ALCOHOL Focus Scotland (AFS) has been criticised by the drinks industry following the release of the charity’s latest report, which makes over 40 policy recommendations to the Scottish Government.
Recommendations put forward in Changing Scotland’s Relationship with Alcohol, a joint report from AFS, BMA Scotland and other alcohol-focused health groups, include a return of the duty escalator, a more stringent approach to overprovision, curbs on marketing, and a call to “improve police enforcement” where premises “continue to sell alcohol to intoxicated people”.
While acknowledging a decline in alcohol-related hospitalisations and deaths since 2009, the report claims more must be done, estimating alcohol harm costs Scottish society £3.6 billion per year.
The £3.6bn estimate comes from a 2010 report based on data from 2007. Over one third of that estimate is derived from “intangible social costs associated with life years lost”; 7.5% of the £3.6bn can be attributed to health service expenditure.
Dave Roberts, director general of the drinks industry-supported Alcohol Information Partnership (AIP), said the latest AFS report showed “much more of what [AFS is] really after, the breadth and depth of anti-alcohol reform they’re trying to get the Scottish Government to undertake”.
Describing AFS as “wedded to state regulation”, Roberts was critical of the group’s methods and conclusions.
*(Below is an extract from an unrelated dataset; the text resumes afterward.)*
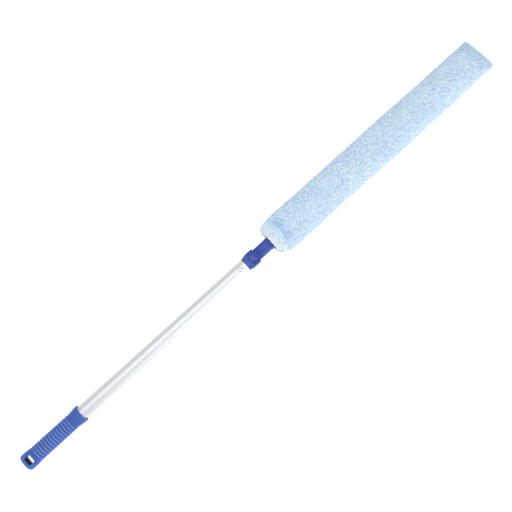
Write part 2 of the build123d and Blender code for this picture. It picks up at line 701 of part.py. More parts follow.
os.makedirs("parts", exist_ok=True)
export_step(handle_tube.part, "parts/handle_tube.step")
export_step(grip_cover.part, "parts/grip_cover.step")
export_step(grip_plug.part, "parts/grip_plug.step")
export_step(neck_fork.part, "parts/neck_fork.step")
export_step(pivot_pin.part, "parts/pivot_pin.step")
export_step(pivot_push_nut.part, "parts/pivot_push_nut.step")
export_step(friction_washer_top.part, "parts/friction_washer_top.step")
export_step(friction_washer_bottom.part, "parts/friction_washer_bottom.step")
export_step(snap_button.part, "parts/snap_button.step")
export_step(button_spring.part, "parts/button_spring.step")
export_step(head_stem.part, "parts/head_stem.step")
export_step(blade_core.part, "parts/blade_core.step")
export_step(blade_rivets.part, "parts/blade_rivets.step")
export_step(sleeve_top_panel.part, "parts/sleeve_top_panel.step")
export_step(sleeve_bottom_panel.part, "parts/sleeve_bottom_panel.step")
export_step(sleeve_hem.part, "parts/sleeve_hem.step")
export_step(sleeve_lining.part, "parts/sleeve_lining.step")
export_step(hem_elastic.part, "parts/hem_elastic.step")
export_step(seam_binding.part, "parts/seam_binding.step")
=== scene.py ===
import math

import bmesh
import bpy
import numpy as np
from mathutils import Matrix, Vector, noise


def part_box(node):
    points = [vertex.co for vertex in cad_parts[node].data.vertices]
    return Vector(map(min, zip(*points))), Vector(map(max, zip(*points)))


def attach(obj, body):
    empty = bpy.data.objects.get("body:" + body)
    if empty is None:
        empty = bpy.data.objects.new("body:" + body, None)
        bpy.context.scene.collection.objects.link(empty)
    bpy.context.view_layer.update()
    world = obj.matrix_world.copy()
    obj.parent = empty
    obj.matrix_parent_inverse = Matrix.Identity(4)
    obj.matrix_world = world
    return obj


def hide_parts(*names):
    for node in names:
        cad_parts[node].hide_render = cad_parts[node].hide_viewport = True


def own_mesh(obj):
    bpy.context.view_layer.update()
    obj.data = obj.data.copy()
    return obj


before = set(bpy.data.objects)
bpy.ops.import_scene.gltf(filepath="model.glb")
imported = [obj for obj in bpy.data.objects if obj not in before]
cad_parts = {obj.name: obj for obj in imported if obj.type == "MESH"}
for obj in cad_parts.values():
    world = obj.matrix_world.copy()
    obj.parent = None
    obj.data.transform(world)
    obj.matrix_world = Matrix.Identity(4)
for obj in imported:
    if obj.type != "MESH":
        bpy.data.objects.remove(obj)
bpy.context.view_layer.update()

# ------------------------------------------------------------------ places read from the frame

MM = 0.001
pin_low, pin_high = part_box("pivot_pin")
tube_low, tube_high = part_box("handle_tube")
lining_low, lining_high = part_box("sleeve_lining")
panel_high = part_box("sleeve_top_panel")[1]
hem_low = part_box("sleeve_hem")[0]
PIVOT = Vector(((pin_low.x + pin_high.x) / 2, 0.0, (tube_low.z + tube_high.z) / 2))

# ------------------------------------------------------------------ camera

LEAN = math.radians(9.4)
ROLL_SIDE = math.radians(2.5)
SCREEN_ANGLE = math.radians(42.15)
DISTANCE = 0.88
SENSOR = 36.0
# focal length as a share of the picture's width
LENS_SHARE = 540.0 / 512.0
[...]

“They are overstating their case, they’re using old figures and fanciful figures,” he said, adding that he does not think AFS has shown a causal link between pricing, marketing or availability, and alcohol-related harm.
“It’s pure speculation,” said Roberts. ‘They set out to prove their own point.”
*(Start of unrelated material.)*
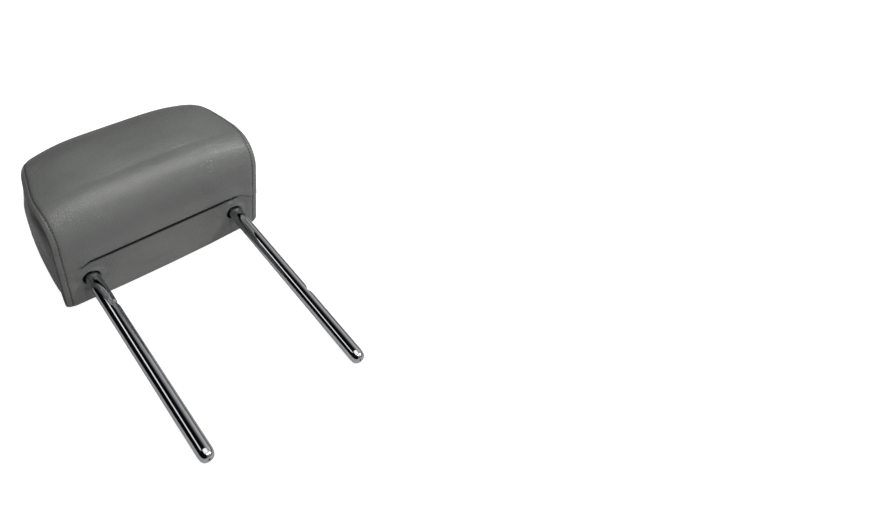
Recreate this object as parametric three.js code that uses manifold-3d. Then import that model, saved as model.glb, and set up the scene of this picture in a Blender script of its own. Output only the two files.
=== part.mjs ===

Alison Douglas, chief executive of Alcohol Focus Scotland, said the £3.6bn figure was “the most up to date and best figure available” and that the report and publication date “is clearly listed in the references”.
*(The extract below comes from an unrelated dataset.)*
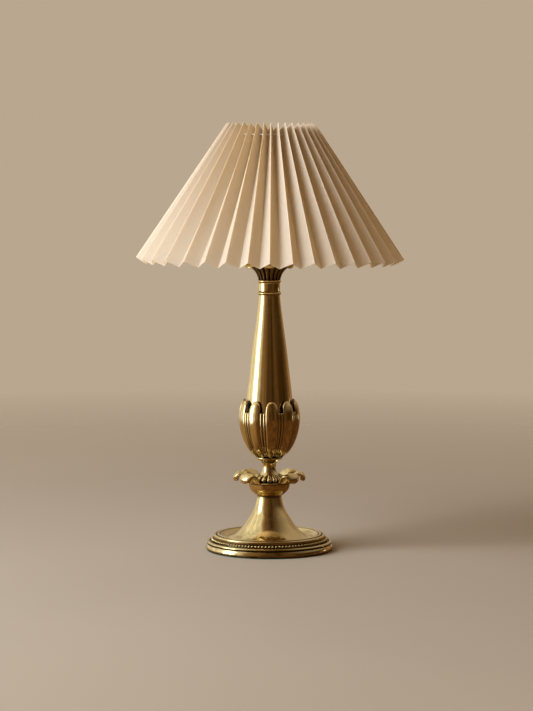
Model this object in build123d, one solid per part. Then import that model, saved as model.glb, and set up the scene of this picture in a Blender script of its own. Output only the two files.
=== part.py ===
from build123d import *
import math
import os

# A candlestick table lamp in cast and turned brass with a pleated conical shade.
# Millimetres. The origin is the centre of the underside, +Z is up, and the cord inlet is at +Y.

# Overall sizes
FOOT_R = 72.75
SHADE_BOTTOM_R = 153.0
SHADE_TOP_R = 50.5
SHADE_BOTTOM_Z = 336.0
SHADE_TOP_Z = 489.7

# The central tube and the holes that it runs through
TUBE_R = 5.0
TUBE_BORE_R = 3.9
TUBE_BOTTOM_Z = 5.2
TUBE_TOP_Z = 338.5
BORE_R = TUBE_R + 0.3
THREAD_R = TUBE_R + 0.05

# Heights of the joints between the stacked pieces, from the table up
FELT_TOP_Z = 1.0
PLATE_TOP_Z = 2.5
FOOT_TOP_Z = 62.7
BOWL_TOP_Z = 77.0
COLLAR_TOP_Z = 79.0
NECK_TOP_Z = 104.9
NECK_RING_TOP_Z = 107.9
CALYX_SEAT_Z = 112.0
COLUMN_TOP_Z = 294.0
LOWER_RING_TOP_Z = 297.6
NECKING_TOP_Z = 307.8
UPPER_RING_TOP_Z = 311.3
CAPITAL_TOP_Z = 327.2
PAN_TOP_Z = 328.8

# Under the foot
CAVITY_R = 68.8
UNDERSIDE_Z = 9.0
WEIGHT_R = 60.0
POCKET_R = 20.0
POCKET_TOP_Z = 11.5
CORD_CHANNEL_W = 9.0
WASHER_T = 1.0
TAG_T = 0.8
NUT_T = 3.0
NUT_ACROSS_FLATS = 14.0

# Beads on the step of the foot
BEAD_COUNT = 106
BEAD_R = 1.4
BEAD_WIRE_R = 0.7
STEP_R = 64.1
STEP_Z = 11.9
BEAD_GAP = 0.05

# Cord inlet at the back of the foot
INLET_Z = 6.4
INLET_BORE_R = 2.9
BUSH_R = 3.6
BUSH_FLANGE_R = 4.4
BUSH_FLANGE_T = 1.2
BUSH_INNER_Y = 65.7

# Petals and ribs
COLLAR_PETAL_TURNS = (-45, 0, 45, 135, 180, 225)
COLLAR_PETAL_R = 11.3
COLLAR_TIP_R = 41.4
COLLAR_DISC_R = 23.8
PAN_PETAL_TURNS = (0, 45, 90, 135, 180, 225, 270, 315)
PAN_PETAL_R = 9.2
PAN_TIP_R = 34.3
PAN_DISC_R = 22.5
LOBE_COUNT = 18
LOBE_R = 3.0
LOBE_RING_R = 17.2
LOBE_Z = 80.9
CALYX_PETAL_COUNT = 10
CALYX_PETAL_SECTOR = 40.0
CALYX_TIP_Z = 174.0
CALYX_LEAF_TOP_Z = 160.5
CALYX_TURN = 5.0
CALYX_RIB_SECTOR = 8.0
CALYX_RIB_TURN = 4.3
FLUTE_COUNT = 18
FLUTE_SECTOR = 11.0

# Lampholder and its push bar
LOCKNUT_T = 4.0
LOCKNUT_ACROSS_FLATS = 15.0
CAP_R = 15.0
CAP_TOP_Z = 349.2
INSULATOR_R = 12.4
INSULATOR_BOTTOM_Z = 340.5
INSULATOR_SHOULDER_Z = 359.0
SOCKET_FLOOR_Z = 360.5
SOCKET_TOP_Z = 383.5
SOCKET_R = 7.7
SHELL_R = 7.65
SHELL_T = 0.4
SLEEVE_R = 14.0
SLEEVE_BORE_R = 12.8
SLEEVE_TOP_Z = 386.0
SLEEVE_MOUTH_R = 10.6
TERMINAL_Y = 8.0
TERMINAL_HOLE_R = 1.6
BAR_R = 2.2
BAR_Z = 345.5
BAR_LENGTH = 40.0
BAR_SHIFT = 2.5
BAR_FIT = 0.08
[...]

Douglas added that reducing the availability of alcohol is “internationally recognised as one of the most effective ways to reduce harm”; she cited a World Health Organisation paper from 2009 that found evidence “from a range of settings which demonstrates the importance of a legal framework for reducing the physical availability of alcohol”, adding that “an increased density of alcohol outlets” is associated with increased consumption among young people as well as “increased levels of assault, and other harm such as homicide, child abuse and neglect”.